As simple as possible, but no simpler :)

I've seen you favor this or that feature because it would make unit
testing easier and more accessible, and eschew features that would cause
folks to not bother.  In truth, we could leave it how it is.  But I
surmise you started this thread to improve the feature and encourage
more use of unit test.  So we're looking for the sweet spot.

I don't think it's important to support the sharing of state between
unit tests.  But I do see value in being able to influence the order of
test execution, largely for debugging reasons.  It's important for a
module's tests to be able to depend on other modules--otherwise,
unittest is not very enticing.  If it does and there's a failure, it's
hugely helpful to know the failure is caused by the unit-under-test, and
not the dependency(s).  The common way to do that is to run the tests in
reverse order of dependency--i.e. levelize the design and test from the
bottom up.  See "Large Scale C++ SW Design", Lakos, Chp. 3-4.

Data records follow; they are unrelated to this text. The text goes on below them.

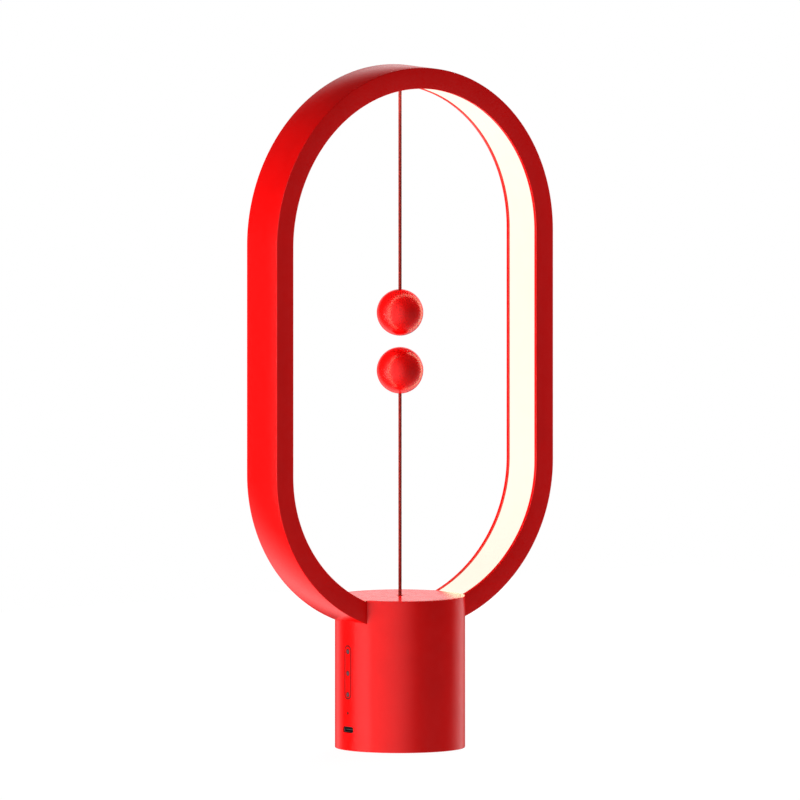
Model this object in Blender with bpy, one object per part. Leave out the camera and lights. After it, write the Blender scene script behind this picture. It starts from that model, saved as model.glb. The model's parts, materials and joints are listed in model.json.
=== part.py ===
"""Magnetic balance lamp: an oval light band on a drum, with two balls on strings.

Metres, +Z up. The origin is the centre of the foot ring's underside. X runs across the
band's width, and the front faces -Y. Every size is a named value at the top of its section.
"""

import math

import bmesh
import bpy
from mathutils import Matrix, Vector

for old_object in list(bpy.data.objects):
    bpy.data.objects.remove(old_object)

MM = 0.001

# Driving dimensions of the band
BAND_WIDTH = 200.0 * MM
BAND_TOP = 398.0 * MM
BAND_DEPTH = 29.4 * MM
BAND_THICKNESS = 12.25 * MM
LOWER_ARC_TOP = 164.0 * MM
LOWER_ARC_DROP = 94.6 * MM
LIP = 2.0 * MM
BAND_WALL = 2.0 * MM
BAND_EDGE = 0.4 * MM

# Driving dimensions of the drum
DRUM_DIAMETER = 75.66 * MM
DRUM_TOP = 89.06 * MM
DRUM_WALL = 2.4 * MM
DRUM_EDGE = 0.4 * MM
FOOT_PROUD = 0.5 * MM

# Driving dimensions of the balls and strings
BALL_DIAMETER = 27.1 * MM
BALL_GAP = 6.7 * MM
UPPER_BALL_HEIGHT = 254.3 * MM
STRING_DIAMETER = 1.7 * MM

# Clearances that the whole lamp shares
CLEARANCE = 0.3 * MM
OVERRUN = 5.0 * MM

# Facets of round work
ARC_STEPS = 32
LOWER_STEPS = 12
DRUM_STEPS = 64
BALL_STEPS = 32
BALL_RINGS = 16
BEAD_RINGS = 6
SMALL_STEPS = 16
SCREW_STEPS = 10
STRING_STEPS = 8
SMOOTH_ANGLE = math.radians(30.0)

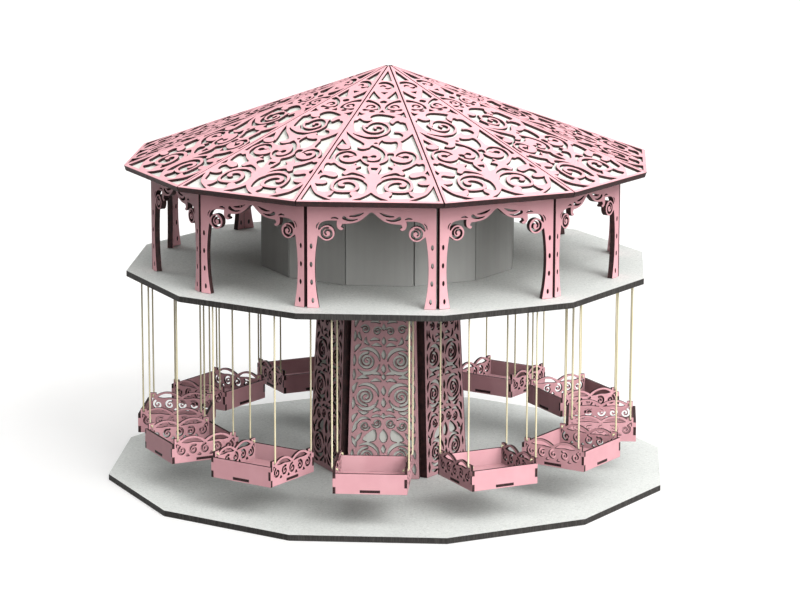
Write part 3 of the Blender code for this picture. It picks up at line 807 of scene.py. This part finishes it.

I imagine there are other niche reasons for order, but for me, this is
the driving reason.  So it seems a nice middle ground.

If order is important, it might be a workable approach to run unittest
in the reverse module dependency order by default.  A careful programmer
could arrange those classes/functions in modules to take advantage of
that order if it were important. Seems like we'd have the dependency
information--building and traversing a tree shouldn't be that tough....
To preserve it, you'd only be able to parallelize the UTs within a
module at a time (unless there's a different flag or something.)

But it seems the key question is whether order can EVER be important for
any reason.  I for one would be willing to give up parallelization to
get levelized tests.  What are you seeing on your project?  How do you
allow tests to have dependencies and avoid order issues?  Why is
parallelization more important than that?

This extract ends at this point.